In 1980 he was re-elected member of the MPLA's central committee, political bureau and secretary of organization. In addition, he was elected chairman of the intergovernmental council of the Pan-African News Agency (PanaPress), a position he held for 5 years. In the same year, he was elected deputy representing the province of Moxico. While in this term, he was responsible for the special parliamentary commission for coffee production and the permanent parliamentary health commission.

In 1985, Angolan President José Eduardo dos Santos removes him from the MPLA's political bureau, remaining only on the party's central committee, in what is called an Edwardian internal political purge against adversaries. In March 1986, he assumed the functions of 1st secretary of the National Assembly, which he remained until 1992.

At the same time, in the 1980s and 1990s, the United States Central Intelligence Agency (CIA) had him as the main target to be neutralized and overthrown in the party's internal destabilization campaign.

He decided to leave public life for health reasons in November 2003, when he resigned from the legislative mandate he had held since 1975. The Angolan Ministry of Defense retired him as an army general in 2004, but he refused to use the rank because he did not consider himself a military professional.
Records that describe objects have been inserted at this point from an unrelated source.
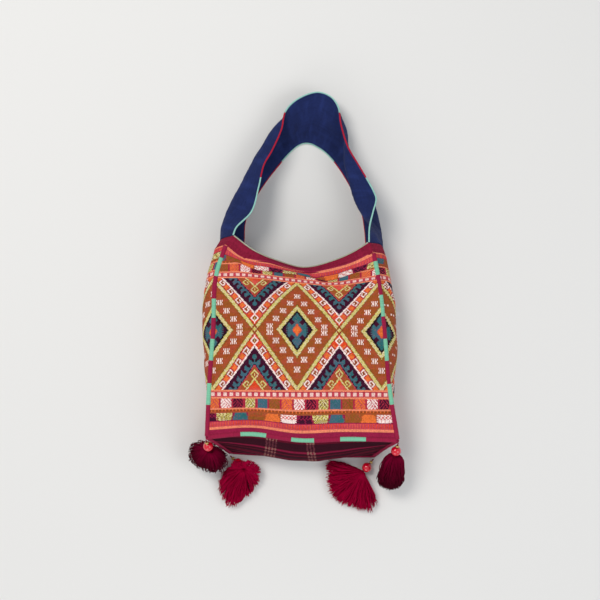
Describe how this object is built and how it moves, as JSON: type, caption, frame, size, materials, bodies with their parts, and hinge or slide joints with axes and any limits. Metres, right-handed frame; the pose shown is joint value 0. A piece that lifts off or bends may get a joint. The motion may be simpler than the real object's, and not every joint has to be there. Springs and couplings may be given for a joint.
{
  "type": "woven shoulder bag",
  "caption": "Boxy flat-woven shoulder bag lying on its back, with brocaded diamond panels, a hemmed mouth, a broad cloth strap and a beaded yarn tassel at each bottom corner.",
  "frame": {"origin": "on the underside of the back panel, near its centre, on the surface the bag lies on", "axes": "+Z is the front panel's outward normal, +Y runs from the bottom of the bag to the mouth and strap, +X is to the right when facing the front"},
  "size_m": [0.3528, 0.6868, 0.0889],
  "materials": {
    "brocade": "matte, coarse supplementary-weft brocade",
    "striped_cloth": "matte plain weave with dark stripes",
    "hem_cloth": "matte fine ribbed weave",
    "seam_yarn": "matte overcast yarn, mint and magenta by turns",
    "edging_yarn": "matte fine overcast yarn, mint and crimson by turns",
    "strap_cloth": "matte plain-weave cotton",
    "tassel_yarn": "soft spun yarn",
    "red_bead": "glossy",
    "brass": "polished"
  },
  "bodies": {
    "bag": {"front_panel": "brocade", "back_panel": "brocade", "left_gusset": "brocade", "right_gusset": "brocade", "bottom_panel": "striped_cloth", "mouth_band": "hem_cloth", "front_seam_left": "seam_yarn", "front_seam_right": "seam_yarn", "front_seam_bottom": "seam_yarn", "back_seam_left": "seam_yarn", "back_seam_right": "seam_yarn", "back_seam_bottom": "seam_yarn", "corner_seam_left": "seam_yarn", "corner_seam_right": "seam_yarn", "mouth_edging_front": "edging_yarn", "mouth_edging_back": "edging_yarn", "strap": "strap_cloth", "strap_edging_front": "edging_yarn", "strap_edging_back": "edging_yarn"},
    "front_left_hanging": {"front_left_tassel_cord": "tassel_yarn", "front_left_brass_bead": "brass", "front_left_red_bead": "red_bead", "front_left_tassel": "tassel_yarn"},
    "front_right_hanging": {"front_right_tassel_cord": "tassel_yarn", "front_right_brass_bead": "brass", "front_right_red_bead": "red_bead", "front_right_tassel": "tassel_yarn"},
    "back_left_hanging": {"back_left_tassel_cord": "tassel_yarn", "back_left_brass_bead": "brass", "back_left_red_bead": "red_bead", "back_left_tassel": "tassel_yarn"},
    "back_right_hanging": {"back_right_tassel_cord": "tassel_yarn", "back_right_brass_bead": "brass", "back_right_red_bead": "red_bead", "back_right_tassel": "tassel_yarn"}
  },
  "joints": [
    {"name": "front_left_swing", "type": "hinge", "parent": "bag", "child": "front_left_hanging", "pos_m": [-0.152, -0.1525, 0.08], "axis": [-1, 0, 0], "range_deg": [0, 90]},
    {"name": "front_right_swing", "type": "hinge", "parent": "bag", "child": "front_right_hanging", "pos_m": [0.1525, -0.157, 0.08], "axis": [-1, 0, 0], "range_deg": [0, 80]},
    {"name": "back_left_swing", "type": "hinge", "parent": "bag", "child": "back_left_hanging", "pos_m": [-0.118, -0.1875, 0.0096], "axis": [-1, 0, 0], "range_deg": [0, 55]},
    {"name": "back_right_swing", "type": "hinge", "parent": "bag", "child": "back_right_hanging", "pos_m": [0.118, -0.193, 0.0096], "axis": [-1, 0, 0], "range_deg": [0, 55]}
  ]
}
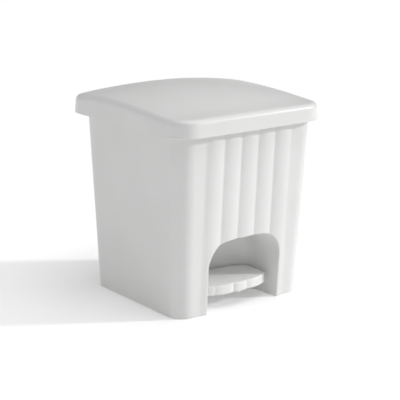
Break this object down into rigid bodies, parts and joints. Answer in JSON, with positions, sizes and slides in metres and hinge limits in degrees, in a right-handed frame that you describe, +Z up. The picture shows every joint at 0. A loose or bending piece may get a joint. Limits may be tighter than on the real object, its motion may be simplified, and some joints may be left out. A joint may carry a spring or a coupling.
{
  "type": "pedal bin",
  "caption": "Small square-plan pedal bin with tapered fluted body, arched foot niche, overhanging domed lid, pedal-driven lift rod and lift-out inner bucket.",
  "frame": {"origin": "on the ground, below the middle of the lid's outline", "axes": "+Z up, +X to the right of someone facing the pedal, -Y towards that person"},
  "size_m": [0.23, 0.2376, 0.2609],
  "materials": {
    "shell_white": "satin moulded polypropylene",
    "pedal_white": "satin moulded polypropylene",
    "bucket_grey": "fine matt moulded polypropylene",
    "nylon_natural": "natural nylon, as moulded",
    "rubber_grey": "matt",
    "steel_wire": "drawn zinc-plated wire",
    "steel_pin": "turned zinc-plated steel"
  },
  "bodies": {
    "base": {"outer_body": "shell_white", "foot_pads": "rubber_grey", "inner_bucket": "bucket_grey", "rod_guide_lower": "nylon_natural", "rod_guide_upper": "nylon_natural", "pedal_axle": "steel_pin", "axle_clip_left": "steel_pin", "axle_clip_right": "steel_pin"},
    "lid": {"lid": "shell_white", "lid_buffer_left": "rubber_grey", "lid_buffer_right": "rubber_grey", "hinge_pin_left": "steel_pin", "hinge_pin_right": "steel_pin", "lid_lever": "shell_white", "lid_lever_screws": "steel_pin", "crank_pin": "steel_pin"},
    "rod": {"lift_rod": "steel_wire", "rod_head": "nylon_natural", "rod_foot": "nylon_natural"},
    "pedal": {"pedal_lever": "pedal_white", "pedal_rear_pin": "steel_pin"},
    "bail": {"bucket_bail": "steel_wire", "bail_grip": "bucket_grey"}
  },
  "joints": [
    {"name": "lid_hinge", "type": "hinge", "parent": "base", "child": "lid", "pos_m": [0, 0.1038, 0.233], "axis": [-1, 0, 0], "range_deg": [0, 70]},
    {"name": "pedal_pivot", "type": "hinge", "parent": "base", "child": "pedal", "pos_m": [0, -0.0272, 0.016], "axis": [1, 0, 0], "range_deg": [0, 11.51]},
    {"name": "rod_slide", "type": "slide", "parent": "base", "child": "rod", "axis": [0, 0.0503, 0.9987], "range_m": [0, 0.02068]},
    {"name": "bail_hinge", "type": "hinge", "parent": "base", "child": "bail", "pos_m": [0, -0.0052, 0.2185], "axis": [-1, 0, 0], "range_deg": [0, 13]}
  ],
  "couplings": [
    {"joint": "pedal_pivot", "follows": "lid_hinge", "ratio": 0.16425},
    {"joint": "rod_slide", "follows": "lid_hinge", "m_per_rad": 0.016923}
  ]
}
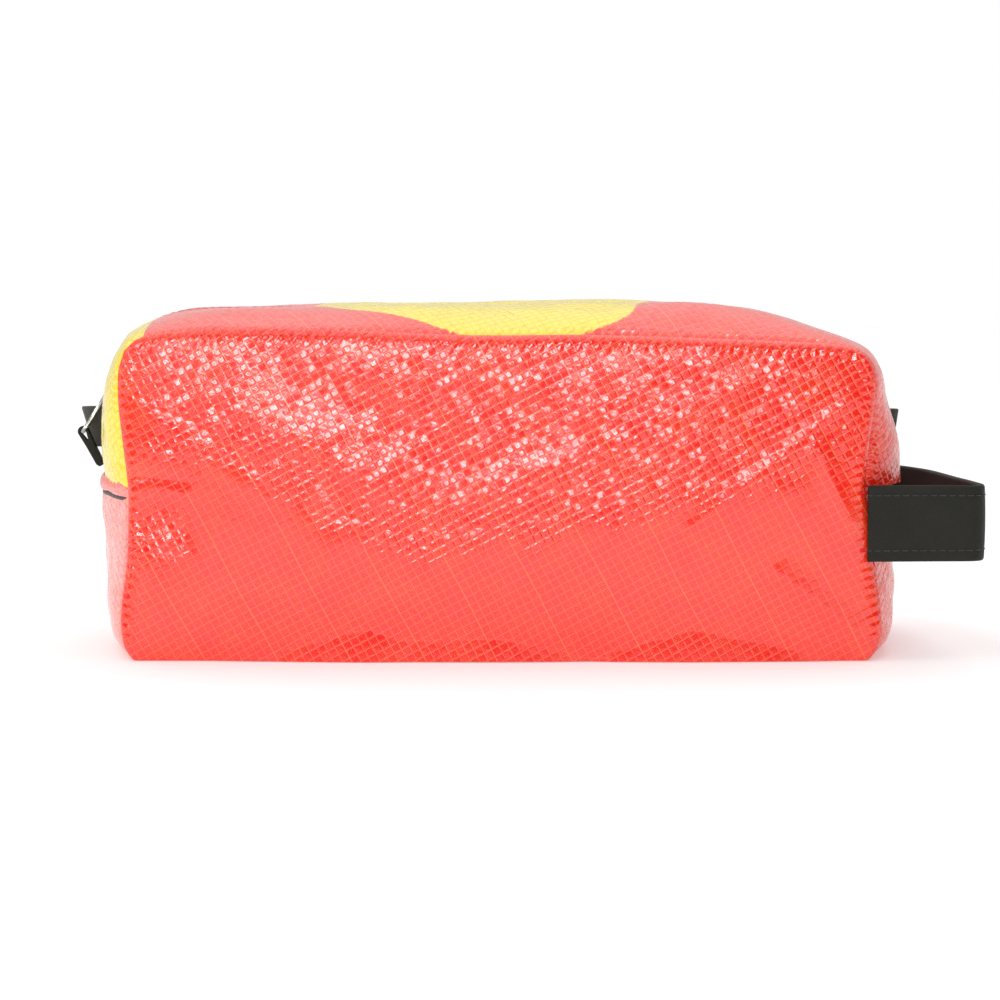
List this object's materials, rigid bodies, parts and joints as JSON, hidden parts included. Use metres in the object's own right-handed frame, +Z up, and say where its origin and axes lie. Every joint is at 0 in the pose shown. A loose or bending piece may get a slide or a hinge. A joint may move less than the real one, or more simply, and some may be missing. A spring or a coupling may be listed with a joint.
{
  "type": "zipped wash bag",
  "caption": "Boxy soft wash bag of glossy red printed film, zipped over its top, with a loop strap across one end.",
  "frame": {"origin": "middle of the base panel, on the surface that the bag stands on", "axes": "+X along the bag to the end with the strap, +Z up, -Y towards the front panel"},
  "size_m": [0.3083, 0.116, 0.1169],
  "materials": {
    "red_film": "glossy printed film laminate, red with orange and pink halftone, square reinforcing thread grid",
    "yellow_film": "the same laminate where its print is yellow",
    "black_leather": "smooth black leather, satin, stitched edges",
    "black_tape": "woven polyester zip tape, matte black",
    "black_coil": "black nylon coil",
    "binding": "woven black binding tape, matte",
    "steel": "bright plated zip hardware"
  },
  "bodies": {
    "case": {"back_panel": "red_film", "back_seam_binding": "binding", "base_panel": "red_film", "front_panel": "red_film", "front_seam_binding": "binding", "left_end_cross_seam_binding": "red_film", "left_end_gusset_back": "yellow_film", "left_end_gusset_front": "yellow_film", "left_end_loop_tab": "black_leather", "left_end_lower_panel": "red_film", "left_end_zip_coil_back": "black_coil", "left_end_zip_coil_front": "black_coil", "left_end_zip_stop": "steel", "left_end_zip_tape_back": "black_tape", "left_end_zip_tape_front": "black_tape", "right_end_cross_seam_binding": "red_film", "right_end_gusset_back": "red_film", "right_end_gusset_front": "red_film", "right_end_loop_tab": "black_leather", "right_end_lower_panel": "red_film", "right_end_zip_coil_back": "black_coil", "right_end_zip_coil_front": "black_coil", "right_end_zip_stop": "steel", "right_end_zip_tape_back": "black_tape", "right_end_zip_tape_front": "black_tape"},
    "front_flap": {"top_gusset_front": "red_film", "zip_tape_front": "black_tape", "zip_coil_front": "black_coil"},
    "back_flap": {"top_gusset_back": "red_film", "zip_tape_back": "black_tape", "zip_coil_back": "black_coil"},
    "slider": {"zip_slider": "steel"},
    "puller": {"zip_puller": "steel"},
    "pull": {"pull_tab": "black_leather"},
    "handle": {"handle_outer_ply": "black_leather", "handle_inner_ply": "black_leather"}
  },
  "joints": [
    {"name": "front_flap_hinge", "type": "hinge", "parent": "case", "child": "front_flap", "pos_m": [0, -0.055, 0.108], "axis": [1, 0, 0], "range_deg": [0, 100]},
    {"name": "back_flap_hinge", "type": "hinge", "parent": "case", "child": "back_flap", "pos_m": [0, 0.055, 0.108], "axis": [-1, 0, 0], "range_deg": [0, 100]},
    {"name": "slider_run", "type": "hinge", "parent": "case", "child": "slider", "pos_m": [-0.1085, 0, 0.094], "axis": [0, 1, 0], "range_deg": [0, 75]},
    {"name": "puller_hinge", "type": "hinge", "parent": "slider", "child": "puller", "pos_m": [-0.1325, 0, 0.094], "axis": [0, 1, 0], "range_deg": [0, 130]},
    {"name": "pull_hinge", "type": "hinge", "parent": "puller", "child": "pull", "pos_m": [-0.1453, 0, 0.0733], "axis": [0, 1, 0], "range_deg": [0, 100]},
    {"name": "handle_hinge", "type": "hinge", "parent": "case", "child": "handle", "pos_m": [0.124, 0, 0.046], "axis": [0, 1, 0], "range_deg": [-20, 20], "stiffness_Nm_per_rad": 0.08}
  ]
}
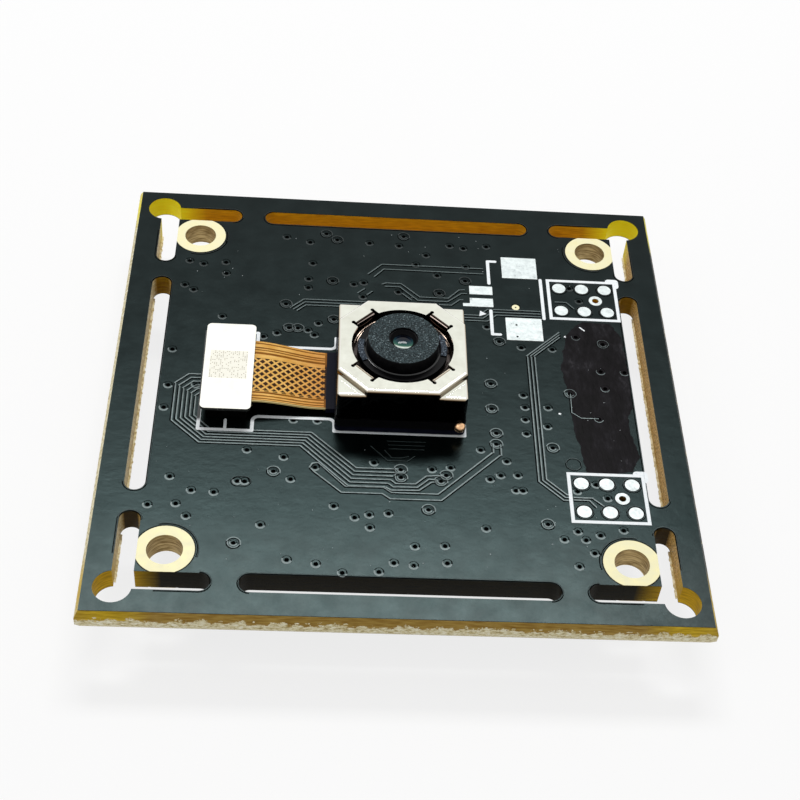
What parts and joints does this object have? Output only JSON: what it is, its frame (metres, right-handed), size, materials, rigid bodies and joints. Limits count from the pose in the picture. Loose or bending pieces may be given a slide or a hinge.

== Retirement and death ==

After leaving a political career, Lara dedicated himself to organizing his historical and documental collection about the independence process and the formation of Angola, creating the Tchiweka Documentation Association (ATD). In 1996 he released the memoir "For a broad movement…", with a preface by his wife Ruth.

He died in the Angolan capital on 27 February 2016, aged 86.

== Personal life ==
His only wife was the German-Angolan teacher Ruth Manuela Pflüger Rosemberg Lara, with whom he had three children: Paulo, Wanda and Bruno. Ruth died of natural causes in 2000. With Ruth, in the 1960s, she adopted a Brazzaville-Congolese child Jean-Michel Mabeko Tali.